Frampton is about to embark on another chapter of his boxing career this weekend. Having cut ties with the McGuigans and appointed Jamie Moore as his new trainer, 'The Jackal' returns to the ring in Belfast's SSE Odyssey Arena to face Mexican Horacio Garcia.
The cancellation of a fight against Andres Gutierrez during the summer means that this will be Frampton's first competitive bout since relinquishing his WBA featherweight belt in a rematch against Leo Santa Cruz in March of this year.
McKee knows that Frampton has his own reasons for the changes he's made but that aspect of his life is something that the former mentor never asks about whenever the two meet.

Just as he was there for him during the amateur days, McKee continues to be a pillar of support for Frampton as he faces new challenges.

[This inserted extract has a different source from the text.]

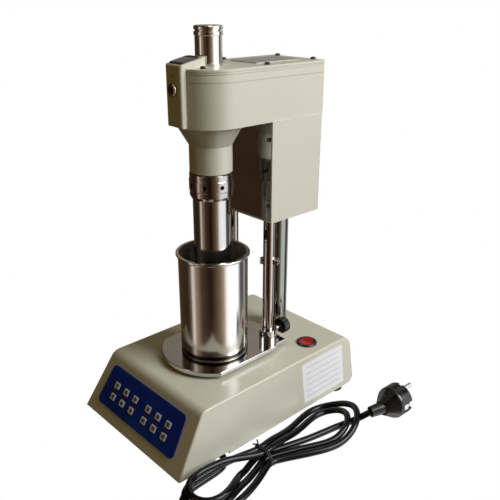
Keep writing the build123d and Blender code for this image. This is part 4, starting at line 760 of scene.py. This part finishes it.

"Obviously, he's beginning to think that he needs to spend more time at home because he spent a lot of time in England. Maybe that was part of it.
"I talk to him as a person and don't ask him anything about it. All I say to him is, 'how's the training going and how's your weight?' I always did say it to him anyway.
"Outside of that, I'll ask him about his kids and his wife Christine. I couldn't even tell you how much he's earned from his first fight to now because it's none of my business."
"He knows where I am if he needs me. Whether I'm able to give him advice or not is a different kettle of fish.
"This is a no-win fight for him because everybody expects him to win. If he wins easy, people will he didn't box anybody of any significance. If it goes (on) longer, they'll say he's lost a bit.
"But this is a fight that he needs because he's too long out of the boxing and there'll be a good crowd."
He may be a long time out of Midland Boxing Club, but they still have The Jackal's best interests at heart.